A proposal by the UGC talks of increasing Gross Enrolment Ratio from 17.21 per cent to 25 per cent, which would translate into 45 million students getting access to higher education by 2020, up from the present 27 million. To meet this target the higher education system will have to admit additional three million students each year from now on. It will call for a sizable expansion of infrastructure, faculty pool and funds.
In spite of big expansion during last the two decades, Indian higher education is facing a variety of challenges at all levels. Poor quality of education delivered by state universities and its affiliated colleges is debilitating the system. Currently, there are 316 state universities and 31,935 colleges, accounting for more than 90 per cent of total enrollment. But they suffer from poor governance, acute corruption and severe shortage of funds.
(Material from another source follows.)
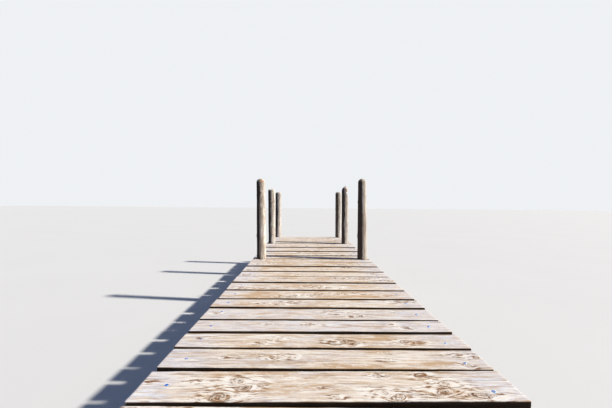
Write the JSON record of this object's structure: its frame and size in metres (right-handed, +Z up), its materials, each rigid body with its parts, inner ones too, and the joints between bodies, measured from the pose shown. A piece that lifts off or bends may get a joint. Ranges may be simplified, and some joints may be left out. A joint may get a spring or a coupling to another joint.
{
  "type": "wooden jetty",
  "caption": "Straight wooden jetty on pairs of round piles clasped by sawn headers, with stringers, a deck of cross boards, and tall round mooring posts at the outer end.",
  "frame": {"origin": "on the ground line, under the middle of the jetty's bounding box", "axes": "+Z up, +Y along the jetty from the shore end towards the tall posts at the outer end, +X to the right of someone walking out"},
  "size_m": [1.5036, 6.727, 1.62],
  "materials": {
    "deck_boards": "bleached, weathered softwood boards with knots, checks and grey patches",
    "round_piles": "weathered grey round logs with long drying checks",
    "sawn_timbers": "sawn softwood timbers, grey-brown and damp-stained"
  },
  "bodies": {
    "root": {"centre_stringer_1": "sawn_timbers", "centre_stringer_2": "sawn_timbers", "centre_stringer_3": "sawn_timbers", "deck_boards_1": "deck_boards", "deck_boards_2": "deck_boards", "deck_boards_3": "deck_boards", "deck_boards_4": "deck_boards", "deck_boards_5": "deck_boards", "header_1_far_side": "sawn_timbers", "header_1_near_side": "sawn_timbers", "header_2_far_side": "sawn_timbers", "header_2_near_side": "sawn_timbers", "header_3_far_side": "sawn_timbers", "header_3_near_side": "sawn_timbers", "header_4_far_side": "sawn_timbers", "header_4_near_side": "sawn_timbers", "header_5_far_side": "sawn_timbers", "header_5_near_side": "sawn_timbers", "header_6_far_side": "sawn_timbers", "header_6_near_side": "sawn_timbers", "low_pile_1_left": "round_piles", "low_pile_1_right": "round_piles", "low_pile_2_left": "round_piles", "low_pile_2_right": "round_piles", "low_pile_3_left": "round_piles", "low_pile_3_right": "round_piles", "post_far_left": "round_piles", "post_far_right": "round_piles", "post_middle_left": "round_piles", "post_middle_right": "round_piles", "post_near_left": "round_piles", "post_near_right": "round_piles", "stringer_1_left": "sawn_timbers", "stringer_1_right": "sawn_timbers", "stringer_2_left": "sawn_timbers", "stringer_2_right": "sawn_timbers", "stringer_3_left": "sawn_timbers", "stringer_3_right": "sawn_timbers", "stringer_4_left": "sawn_timbers", "stringer_4_right": "sawn_timbers", "stringer_5_left": "sawn_timbers", "stringer_5_right": "sawn_timbers"}
  },
  "joints": []
}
The much-awaited Budget can rectify the situation by allocating funds for academic reforms, better governance and infrastructural upgradation. Incentives can be offered to state universities for raising their own funds through upward revision in tuition fees and other legitimate means.
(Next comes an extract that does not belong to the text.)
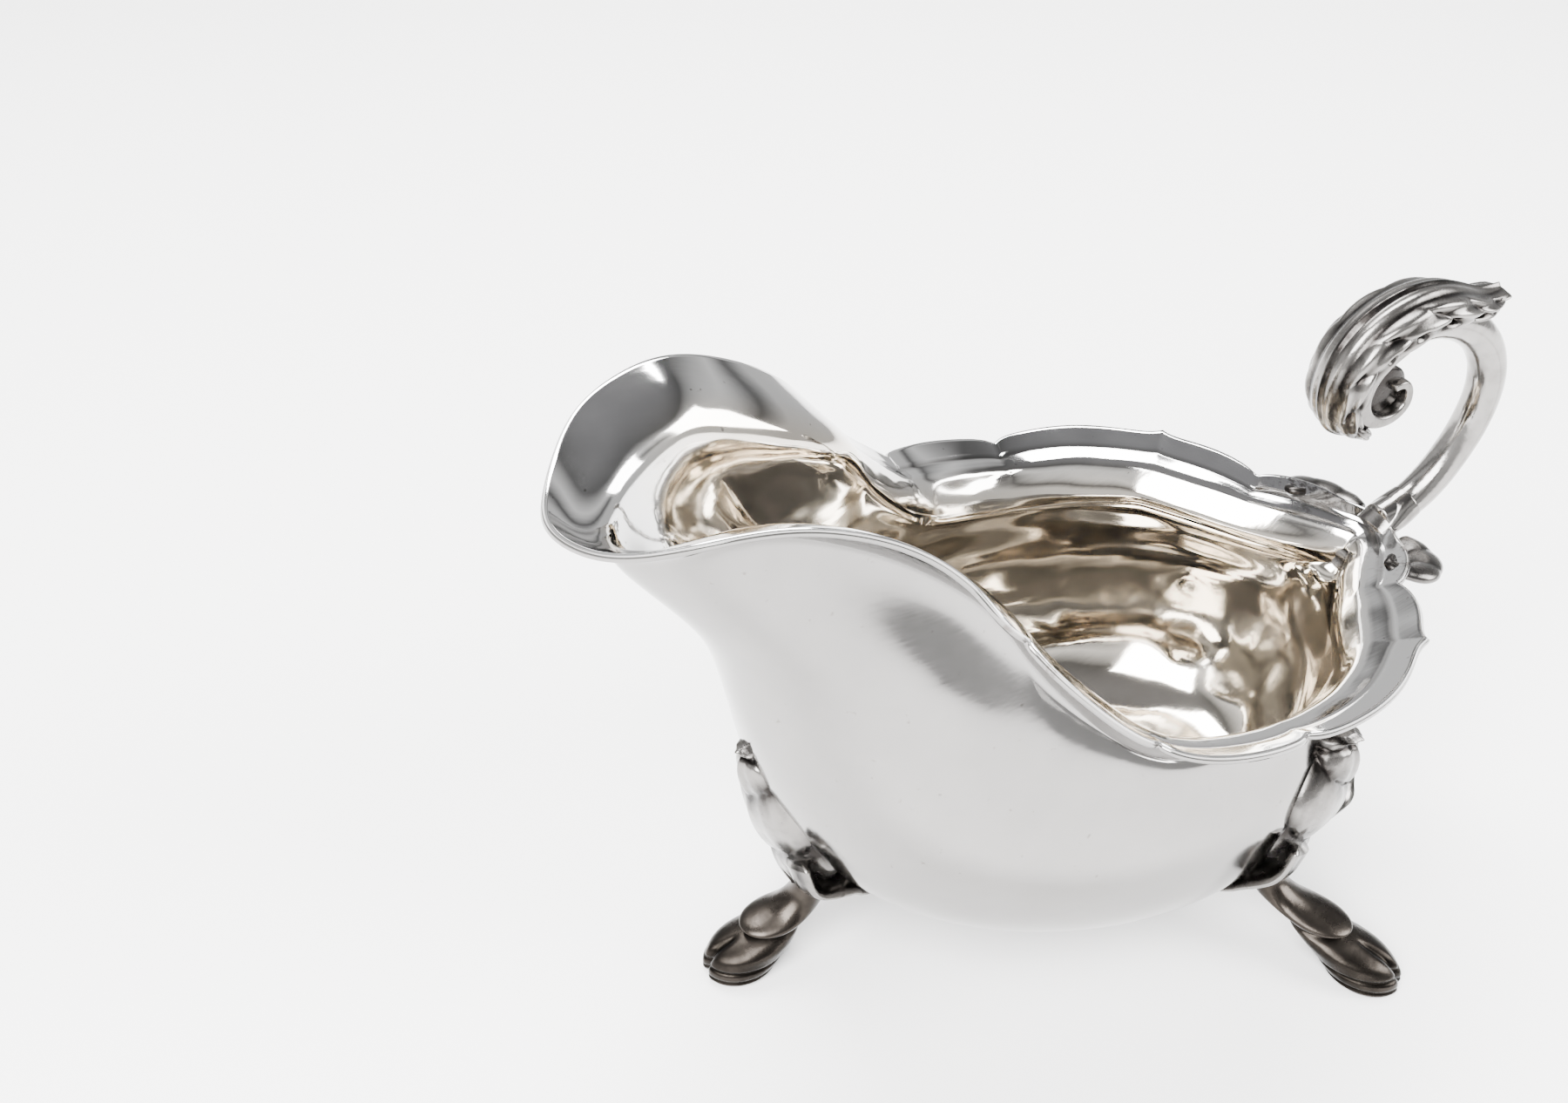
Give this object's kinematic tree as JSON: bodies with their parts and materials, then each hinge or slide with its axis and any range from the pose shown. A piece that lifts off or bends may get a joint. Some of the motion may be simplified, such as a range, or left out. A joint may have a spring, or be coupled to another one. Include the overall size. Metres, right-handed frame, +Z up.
{
  "type": "sauce boat",
  "caption": "Silver sauce boat with a high lip, scalloped flared rim, leaf-capped flying scroll handle and leaf-kneed hoof feet",
  "frame": {"origin": "centre of the bounding box in plan, on the plane of the three hoof soles", "axes": "+X from the spout towards the handle, +Y to the left seen from behind the handle, +Z up"},
  "size_m": [0.1766, 0.1076, 0.1127],
  "materials": {
    "polished_silver": "polished sterling silver with fine scratches and light tarnish",
    "handle_silver": "polished cast silver",
    "chased_silver": "cast and chased silver, oxidised in the recesses",
    "cast_silver_dark": "cast silver, darkened"
  },
  "bodies": {
    "root": {"body": "polished_silver", "handle_bar": "handle_silver", "handle_leaf": "chased_silver", "handle_socket": "handle_silver", "handle_volute": "handle_silver", "knee_leaf_front": "chased_silver", "knee_leaf_rear_left": "chased_silver", "knee_leaf_rear_right": "chased_silver", "knee_wing_a_front": "chased_silver", "knee_wing_a_rear_left": "chased_silver", "knee_wing_a_rear_right": "chased_silver", "knee_wing_b_front": "chased_silver", "knee_wing_b_rear_left": "chased_silver", "knee_wing_b_rear_right": "chased_silver", "leg_front": "cast_silver_dark", "leg_rear_left": "cast_silver_dark", "leg_rear_right": "cast_silver_dark", "root_drop": "chased_silver", "root_ear_left": "chased_silver", "root_ear_right": "chased_silver"}
  },
  "joints": []
}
There is a dire need to expand educational loan facilities in the country. Currently, only 1.5 per cent students get educational loans due to high interest rates and cumbersome procedures to get a loan. There is plan to set up National Education Finance Bank (NEFB), which can play a catalytic role in designing a new scheme of educational loans with low interest rates (say five to seven per cent annually) and long payment period (15-20 years), if Rs 5,000 crore is allocated towards its equity capital. Loans at low interest rates to young entrepreneurs for setting up schools, colleges and skill development centers in small towns, cities and backward districts will go a long way in improving employability.
Given the resource constraints and political compulsions, our expectations are rational. Jaitley's budget should ensure that no deserving youth from poor or middle-class family should be deprived of quality higher education for want of funds. We expect academic standards of state universities and affiliated colleges be raised to the level of IITs and IIMs so that benefits of quality higher education are not confined to a minority. In a democratic and plural society, it will not be fair that only a privileged class should get world-class education and aam aadmi be given degrees which do not have intrinsic value.
(The author is Alternate President of the Education Promotion Society for India (EPSI) and Director, BIMTECH)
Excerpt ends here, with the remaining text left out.